How do we know what is 'good'?

At its core, Amazing Spider-Man is a movie about a young man growing up and learning the lesson of responsibility. While he still has some ways to go at the end of this movie, he’s definitely on the right track. It’s this sense of responsibility that spurs Spider-Man onto fighting crime, defending the city, protecting his friends and family. He is a good guy that does good things. But what determines what is good? There’s a scene where Peter is talking with Gwen’s dad, police officer Captain Stacey (Dennis Leary), over dinner. Peter argues that Spider-Man is doing good. Captain Stacey argues that Spider-Man is dangerous and is actually hindering police operations. Who is right? The thing is, there needs to be a standard for what is considered good. But seeing as no one seems to be able to agree on what counts as good, where does that leave us?

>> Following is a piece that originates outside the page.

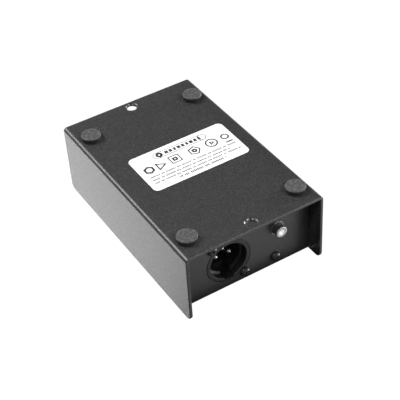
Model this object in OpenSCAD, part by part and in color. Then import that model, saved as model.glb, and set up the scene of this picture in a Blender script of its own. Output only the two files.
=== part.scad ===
// Passive direct injection box: a folded steel case in two U-shaped shells, with a male
// three-pin output and a ground lift button at the front, and two 6.35 mm jacks at the rear.
// The box stands on its feet at z = 0, centred on x = 0 and y = 0, with its output end at -Y.

/* [Case] */
// Width of the case over its side walls
body_w = 70; // [66:1:90]
// Length of the case, which is the length of its side walls
body_l = 111; // [106:1:150]
// Height of the side walls, from the base's outer face to their free edge
wall_h = 36; // [35:1:45]
// Thickness of the sheet steel
sheet_t = 1.5; // [1:0.1:2]
// Outer radius of the sheet's bends
bend_r = 1.8; // [1.7:0.1:4]
// Outside radius of the two folds of the cover
cover_bend_r = 1.8; // [1.7:0.1:3]
// Radius of the side walls' free corners
corner_r = 3; // [1:0.5:6]
// Distance from the side walls' ends back to each end panel
end_recess = 7.9; // [6:0.1:9]
// Gap between the cover and each side wall
cover_gap = 0.2; // [0.1:0.05:0.5]
// Drop from the side walls' free edge to the cover's outer face
cover_drop = 0; // [0:0.1:1]

/* [Fixing holes] */
// Distance between the two fixing holes in the base
fixing_span = 103; // [100:0.5:103]
// Diameter of a fixing hole
fixing_d = 4.5; // [3.5:0.1:4.5]
// Diameter of a fixing hole's countersink at the base's outer face
fixing_sink_d = 6.3; // [5.5:0.1:6.5]

/* [Feet and label] */
// Height of a rubber foot
foot_h = 2.5; // [2:0.1:4]
// Diameter of a rubber foot
foot_d = 9.5; // [8:0.1:12]
// Distance from the centre to the feet along the width
foot_x = 27.7; // [25:0.1:28]
// Distance from the centre to the front pair of feet
foot_front_y = 44.8; // [40:0.1:45]
// Distance from the centre to the rear pair of feet
foot_rear_y = 40.5; // [35:0.1:45]
// Width of the rating label
label_w = 50.2; // [40:0.1:52]
// Length of the rating label
label_l = 26.4; // [20:0.1:30]

/* [Output connector] */
// Sideways place of the connector's axis
xlr_x = 9.6; // [8:0.1:10]
// Height of the connector's axis
xlr_z = 22.7; // [22:0.1:23]
// Diameter of the collar that fills the panel hole
xlr_d = 22.2; // [22:0.1:22.6]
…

It leaves us with God. Psalm 119: 137-138 says “Righteous are you, O Lord, and your laws are right. The statutes you have laid down are righteous; they are fully trustworthy.” God is the creator of this world. He knows how it works and how it should operate. And because he is without sin, he can look at this world and say what is wrong and what is right. Spider-Man is a good guy. And he tries to do good things. But unless he is turning to God and his Word for guidance, he’s ultimately going to fall short. We could follow Spider-Man’s example and become a “good guy” but we’d be directionless. Looking to God for our cue on how to live would be a lot wiser.

The final word

Because of the cuts and bruises that Peter receives, this movie is not really aimed at younger kids. But for the slightly older audience, this is a great movie with relatable characters, spectacular special effects, and more than a few tear-jerking moments. I loved Amazing Spider-Man. So much so, that at this point in time, I’m looking forward to the second installment more than any other upcoming super-hero movie. And considering how big a super-hero fan I am, that’s saying something.